Да Лецкий по существу и не вслушивался, казалось, его колотит ярость, он без сочувствия бросил Жолудеву, что очень скоро Геннадий узнает, какой он хозяин и командир. Жолудеву необходимо уняться, прийти в себя, ну а Сычову придется отправиться туда, где самое место рецидивисту, склонному к террористической деятельности.
— Он ревновал, — тихо вымолвил Жолудев.
— Да, разумеется, — взвился Лецкий. — И как я это сразу не понял! Зеленоглазое чудовище. Трагедия Уильяма Шекспира. Придите в себя, Иван Эдуардович. За дело взялся толковый следователь. Честолюбивый и одаренный. Он вам напомнит и новогодье, и ваши совместные обеды, и ваши визиты к Вере Сергеевне.

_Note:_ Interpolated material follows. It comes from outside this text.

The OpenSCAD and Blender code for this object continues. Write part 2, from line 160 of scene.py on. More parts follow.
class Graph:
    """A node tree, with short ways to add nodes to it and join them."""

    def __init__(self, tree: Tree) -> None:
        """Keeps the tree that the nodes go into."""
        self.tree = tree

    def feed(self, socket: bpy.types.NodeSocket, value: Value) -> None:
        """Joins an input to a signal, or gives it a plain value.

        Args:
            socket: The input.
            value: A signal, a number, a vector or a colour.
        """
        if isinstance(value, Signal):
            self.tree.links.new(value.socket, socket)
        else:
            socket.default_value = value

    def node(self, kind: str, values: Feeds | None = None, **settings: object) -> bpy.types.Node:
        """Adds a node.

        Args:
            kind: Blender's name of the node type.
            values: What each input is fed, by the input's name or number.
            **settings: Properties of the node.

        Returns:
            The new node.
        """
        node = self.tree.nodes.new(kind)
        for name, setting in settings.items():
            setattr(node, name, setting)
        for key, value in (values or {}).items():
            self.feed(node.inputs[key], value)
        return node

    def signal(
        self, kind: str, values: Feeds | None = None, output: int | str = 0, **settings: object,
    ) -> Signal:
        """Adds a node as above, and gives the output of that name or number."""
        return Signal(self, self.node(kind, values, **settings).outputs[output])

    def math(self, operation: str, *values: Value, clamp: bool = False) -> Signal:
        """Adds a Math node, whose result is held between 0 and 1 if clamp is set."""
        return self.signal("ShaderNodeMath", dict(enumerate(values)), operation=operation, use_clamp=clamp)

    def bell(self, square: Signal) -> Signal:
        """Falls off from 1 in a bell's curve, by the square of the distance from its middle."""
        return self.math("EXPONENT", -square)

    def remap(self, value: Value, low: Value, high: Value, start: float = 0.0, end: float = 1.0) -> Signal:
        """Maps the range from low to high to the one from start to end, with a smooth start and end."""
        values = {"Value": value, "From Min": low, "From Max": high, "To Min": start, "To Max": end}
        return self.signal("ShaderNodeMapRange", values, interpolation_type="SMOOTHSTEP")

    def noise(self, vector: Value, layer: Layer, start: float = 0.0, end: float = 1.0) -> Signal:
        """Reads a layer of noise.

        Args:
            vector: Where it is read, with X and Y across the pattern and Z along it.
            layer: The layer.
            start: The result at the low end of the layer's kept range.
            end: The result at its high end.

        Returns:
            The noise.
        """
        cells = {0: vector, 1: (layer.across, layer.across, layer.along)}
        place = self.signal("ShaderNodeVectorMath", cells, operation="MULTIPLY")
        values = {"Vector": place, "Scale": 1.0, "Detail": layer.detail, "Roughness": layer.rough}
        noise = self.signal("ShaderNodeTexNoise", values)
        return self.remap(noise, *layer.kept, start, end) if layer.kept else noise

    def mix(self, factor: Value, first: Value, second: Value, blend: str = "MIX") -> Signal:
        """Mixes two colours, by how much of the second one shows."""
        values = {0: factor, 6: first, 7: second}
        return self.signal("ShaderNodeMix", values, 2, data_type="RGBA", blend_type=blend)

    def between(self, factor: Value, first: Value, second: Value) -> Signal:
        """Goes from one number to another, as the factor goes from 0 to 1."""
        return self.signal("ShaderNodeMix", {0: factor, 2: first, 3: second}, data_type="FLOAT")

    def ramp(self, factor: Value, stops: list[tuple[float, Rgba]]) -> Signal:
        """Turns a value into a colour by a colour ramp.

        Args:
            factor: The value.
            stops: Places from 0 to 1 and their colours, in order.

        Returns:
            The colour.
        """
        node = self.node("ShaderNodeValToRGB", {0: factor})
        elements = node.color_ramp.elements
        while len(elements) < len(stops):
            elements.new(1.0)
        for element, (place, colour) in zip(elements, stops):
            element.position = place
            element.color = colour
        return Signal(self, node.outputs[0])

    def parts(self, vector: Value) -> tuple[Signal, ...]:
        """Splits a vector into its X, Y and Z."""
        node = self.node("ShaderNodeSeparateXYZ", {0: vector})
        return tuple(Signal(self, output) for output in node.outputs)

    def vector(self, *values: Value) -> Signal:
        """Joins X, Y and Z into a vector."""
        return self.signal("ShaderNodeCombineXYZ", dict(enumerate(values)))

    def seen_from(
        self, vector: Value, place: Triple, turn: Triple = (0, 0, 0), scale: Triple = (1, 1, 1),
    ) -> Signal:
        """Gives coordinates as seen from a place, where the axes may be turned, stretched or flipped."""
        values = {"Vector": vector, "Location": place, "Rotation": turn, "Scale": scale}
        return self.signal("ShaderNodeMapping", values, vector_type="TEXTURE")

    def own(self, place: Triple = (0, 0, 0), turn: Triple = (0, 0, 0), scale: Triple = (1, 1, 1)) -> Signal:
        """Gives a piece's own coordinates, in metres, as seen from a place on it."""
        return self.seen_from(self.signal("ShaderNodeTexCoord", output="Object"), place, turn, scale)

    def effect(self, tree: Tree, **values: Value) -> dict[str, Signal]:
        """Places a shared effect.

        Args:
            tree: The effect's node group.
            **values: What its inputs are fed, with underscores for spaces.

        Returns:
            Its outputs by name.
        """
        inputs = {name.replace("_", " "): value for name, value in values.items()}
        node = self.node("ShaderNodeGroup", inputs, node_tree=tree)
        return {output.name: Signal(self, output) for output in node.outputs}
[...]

И то, как от вас добились признания, что Жолудев это и есть глас народа.
— Но дело не в этом! Оно сложней, — прошелестел Иван Эдуардович.

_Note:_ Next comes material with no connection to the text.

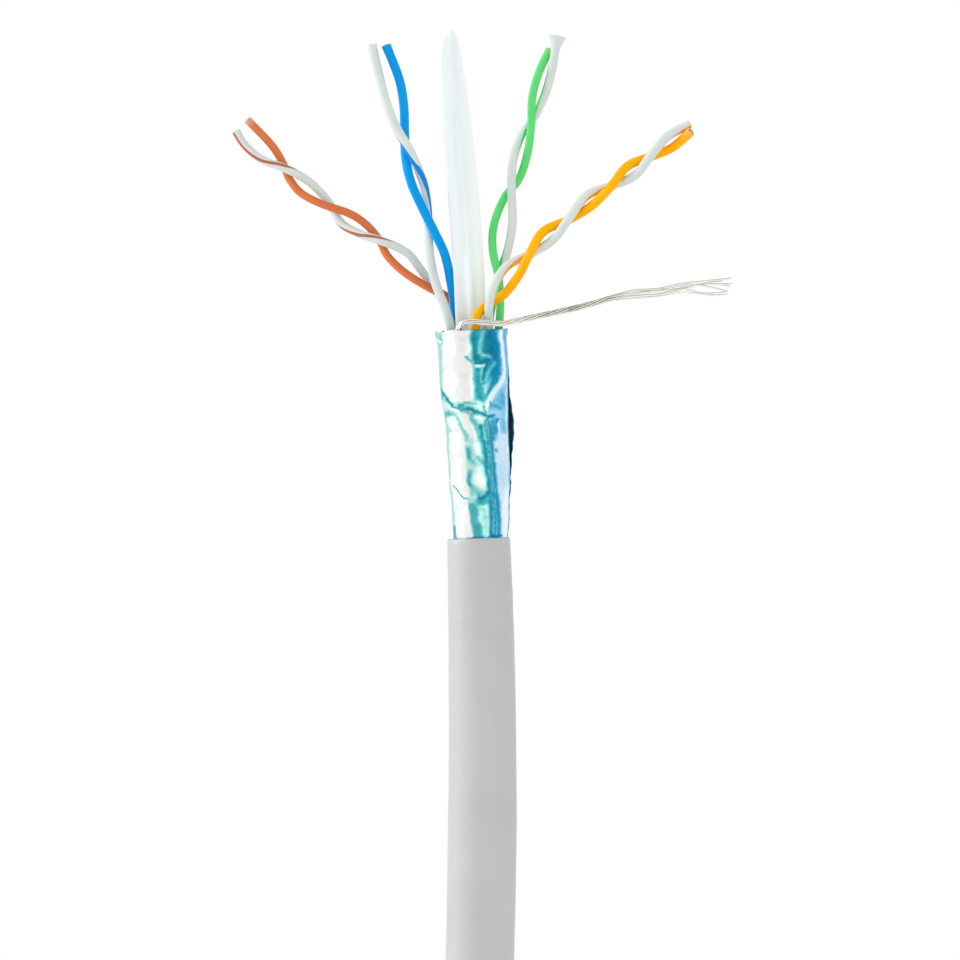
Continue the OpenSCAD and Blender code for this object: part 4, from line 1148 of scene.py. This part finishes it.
def makeFloor(sizes):
    half = sizes["floorSize"] / 2
    floor = bpy.data.meshes.new("studioFloor")
    corners = [(-half, -half, 0), (half, -half, 0), (half, half, 0), (-half, half, 0)]
    floor.from_pydata(corners, [], [(0, 1, 2, 3)])
    material, tree, shader = plainMaterial("studioFloorPaint", None, Base_Color=sizes["paint"], Roughness=0.9)
    coords = addNode(tree, "ShaderNodeTexCoord", {})
    fromMiddle = addNode(tree, "ShaderNodeVectorMath", {0: coords.outputs["Object"]}, operation="LENGTH")
    start, end = sizes["fade"]
    fade = mapRange(tree, fromMiddle.outputs["Value"], half * start, half * end, 0, 1, smooth=True)
    clear = addNode(tree, "ShaderNodeBsdfTransparent", {})
    mix = addNode(tree, "ShaderNodeMixShader", {0: fade, 1: shader.outputs[0], 2: clear.outputs[0]})
    tree.links.new(mix.outputs[0], tree.nodes["Material Output"].inputs["Surface"])
    floor.materials.append(material)
    floorObject = linked("studioFloor", floor)
    floorObject.location.z = -sizes["floorBelow"]


def makeLamp(name, place, size, power, aim):
    lamp = bpy.data.lights.new(name, "AREA")
    lamp.size = size
    lamp.energy = power
    lampObject = bpy.data.objects.new(name, lamp)
    lampObject.location = place
    lampObject.rotation_euler = (Vector(aim) - Vector(place)).to_track_quat("-Z", "Y").to_euler()
    bpy.context.scene.collection.objects.link(lampObject)


def makeSurround(sizes):
    world = bpy.data.worlds.new("surround")
    bpy.context.scene.world = world
    world.use_nodes = True
    tree = world.node_tree
    rays = addNode(tree, "ShaderNodeLightPath", {}).outputs
    seen = combine(tree, "MAXIMUM", rays["Is Camera Ray"], rays["Is Transmission Ray"])
    # the surround is white, and its ceiling a little darker in reflections
    coords = addNode(tree, "ShaderNodeTexCoord", {})
    height = addNode(tree, "ShaderNodeSeparateXYZ", {0: coords.outputs["Generated"]}).outputs["Z"]
    mirrored = mapRange(tree, height, 0.0, 0.8, 1.0, sizes["ceiling"], smooth=True)
    lit = addNode(tree, "ShaderNodeMix", {0: rays["Is Glossy Ray"], 2: sizes["surround"], 3: mirrored})
    level = addNode(tree, "ShaderNodeMix", {0: seen, 2: lit.outputs[0], 3: 1.0})
    background = tree.nodes["Background"]
    background.inputs["Color"].default_value = (1, 1, 1, 1)
    tree.links.new(level.outputs[0], background.inputs["Strength"])


makeFloor(studio)
for name, place, size, power in studio["lamps"]:
    makeLamp(name, place, size, power, studio["aim"])
makeSurround(studio)
bpy.context.scene.view_settings.view_transform = "Standard"
print("scene ready")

— Естественно, — согласился Лецкий. — Куда уж сложней. Душа богоносца. Однако и в ней пора разобраться.
— Ошибка! Немыслимая ошибка! — пытался объяснить ему Жолудев.
Он так разволновался, что вскрикнул. Но только — в своем воображении. Лецкий с усилием воспринимал его лихорадочный страстный хрип.
— Ошибка. Вы делаете ошибку. Вам кажется, что-то от вас зависит. Какие партии? Чушь и вздор! Кто выдумал эти аттракционы? Конечно, есть фокусники, канатоходцы, есть клоуны, есть аппарат принуждения. Но историческая судьба зависит единственно от Геннадия. Он может ворочать почву и камни, может лежать неподвижно на койке, может бесчинствовать, может вкалывать — на зоне, в глухой беспросветной жизни — все это ничего не меняет, Геннадий таков, какой он есть. Где бы он ни был и что бы ни делал, он продолжает определять одновременно свою биографию и биографию всей страны. Одна от другой неотторжима. Поймите же это и покоритесь.